Уже вскоре после выхода в свет монографии Шмаль-гаузена русский геолог К. Л. Космовский выразил сомнение в правильности вывода о юрском возрасте угленосной толщи Кузбасса. Он совершенно правильно предположил, что здесь есть отложения нескольких геологических систем. Шмальгаузен ответил на выступление Космовского довольно резкой статьей. В спор включился видный французский палеоботаник Рене Зейллер. Он видел ошибку Шмальгаузена и на основании вновь присланных ему из России коллекций геолога И. П. Толмачева пришел к выводу о пермском возрасте кузнецкой угленосной толщи. В начале нашего столетия палеозойской флорой Сибири стал заниматься М. Д. Залесский, впоследствии один из авторитетнейших наших палеоботаников. Залесский, верный ученик Зейллера, безоговорочно поддержал мнение своего учителя. До конца своей жизни, т. е. до 1946 г., М. Д. Залесский считал, что угленосные толщи Сибири целиком пермские.

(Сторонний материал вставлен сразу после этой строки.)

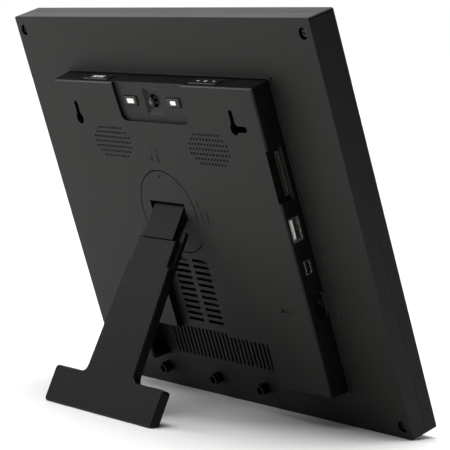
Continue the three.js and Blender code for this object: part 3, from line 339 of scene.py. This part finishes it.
# %% Metals
def rolled_steel(name, colour, roughness, along=ACROSS, streak=0.25):
    material, tree = new_material(name)
    place = add(tree, "TexCoord").outputs["Object"]
    across_grain = along.orthogonal().normalized()
    stretch = add(tree, "VectorMath", {1: across_grain}, {0: place}, operation="DOT_PRODUCT")
    lines = add(
        tree,
        "TexNoise",
        {"Scale": per_metre(streak), "Detail": 2.0},
        {"W": stretch.outputs["Value"]},
        noise_dimensions="1D",
    )
    patches = add(tree, "TexNoise", {"Scale": per_metre(4), "Detail": 2.0}, {"Vector": place})
    rough = add(
        tree,
        "MapRange",
        {"From Min": 0.3, "From Max": 0.7, "To Min": roughness, "To Max": roughness + 0.15},
        {"Value": patches.outputs["Fac"]},
    )
    round_edges = add(tree, "Bevel", {"Radius": 0.15 * MM}, samples=BEVEL_SAMPLES)
    bump = add(
        tree,
        "Bump",
        {"Distance": 0.01 * MM, "Strength": 0.5},
        {"Height": lines.outputs["Fac"], "Normal": round_edges.outputs["Normal"]},
    )
    shader = add(
        tree,
        "BsdfPrincipled",
        {"Base Color": linear(colour), "Metallic": 1.0},
        {"Roughness": rough.outputs["Result"], "Normal": bump.outputs["Normal"]},
    )
    finish_material(tree, shader)
    return material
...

Это была другая крайность. Ведь в монографии Шмальгаузена указывались определенно мезозойские, а именно - юрские виды. Как же поступил с ними Залесский? А очень просто! В литературе он нашел среди известных к тому времени палеозойских растений примерно такие же по внешнему облику виды и к ним отнес юрские отпечатки. Внешне все стало вполне гладко, и на геологической карте Кузбасса, подготовленной к 1925 г. группой геологов под руководством В. И. Яворского и П. И. Бутова, показаны обширные поля угленосных пермских отложений. Юрских пород в Кузбассе вовсе не стало. Вопрос был не столько решен, сколько замят, хотя многие видцые геологи продолжали над ним думать, снова и снова возвращаясь к мыслям, высказанным еще Космовским.
Все стало на свои места только летом 1927 г., когда томский геолог Л. М. Шорохов, работая в Кузбассе, обнаружил, что юрские и мезозойские растения залегают в разных частях геологического разреза. Через год сотрудница Геологического музея Академии наук СССР М. Ф. Нейбург, в будущем крупнейший советский палеоботаник, приехала в Кузбасс, не доверяя геологам, собиравшим ископаемые растения. На месте она стала отбирать остатки растений, тщательно отмечая слои, в которых найден тот или иной вид. Она подтвердила выводы Шорохова. Так стала окончательно ясной путаница в коллекции, попавшей в руки Шмальгаузена. На геологической карте Кузбасса появились хорбкйе отложения. В последующие годы М. Ф. Нейбург удалось показать, что в Кузбассе есть полный разрез от каменноугольной до юрской систем включительно и все это с многочисленными ископаемыми растениями. Предвидение Космовского блестяще подтвердилось, одновременно это стало и триумфом палеоботаники. Именно ископаемым растениям мы обязаны тем, что в распоряжении геологов, осваивавших Кузбасс, была верная геологическая карта.
Здесь, однако, резонно задать вопрос, а стоило ли ломать в течение полувека копья из-за возраста угленосных отложений с ископаемыми растениями? Не все ли равно, какой возраст имеет уголь? Был бы он хорошим. К сожалению, такой вопрос задают и горняки, которые пришли добывать уголь на уже изученные, разведанные места. Когда в ход пошли угольные комбайны и отбойные молотки, знать возраст пласта действительно уже не нужно, но вот найти месторождение, правильно его разведать и подготовить для эксплуатации, не зная возраста пород, нельзя. Только имея в руках хорошую геологическую карту с показанными на ней полями отложений разного возраста, можно проследить угольные пласты, скрытые от геолога мощной толщей горных пород. Впрочем, к этому вопросу мы еще вернемся в предпоследней главе.
Царство кордаитов
Если палеоботанику попадает в руки коллекция с ископаемыми растениями из пермских или каменноугольных (только не из нижнекаменноугольных) отложений Кузбасса и вообще Сибири, он может не глядя, быть уверенным, что на образцах будут отпечатки листьев кордаитов (рис. 19 и 20). Хоть в небольшом количестве, но найдутся. Иногда их отпечатки так плотно заполняют поверхность образца, что, очищая для изучения один лист, приходится портить с десяток других: настоящий слоеный пирог из листьев. Про такие скопления листьев иногда говорят "лесная подстилка", но это неверно. Тот мягкий ковер из листьев, в котором грибники ищут предмет своей страсти, не достается палеоботаникам. В лесу все листья сгнивают, и от них остается лишь труха, в чем легко убедиться, покопавшись в настоящей лесной подстилке. Чтобы лист законсервировался на миллионы лет в виде фитолеймы или отпечатка, ему надо попасть в воду - озеро, реку, болото или море. Но скопления листьев в воде уже никто не назовет лесной подстилкой.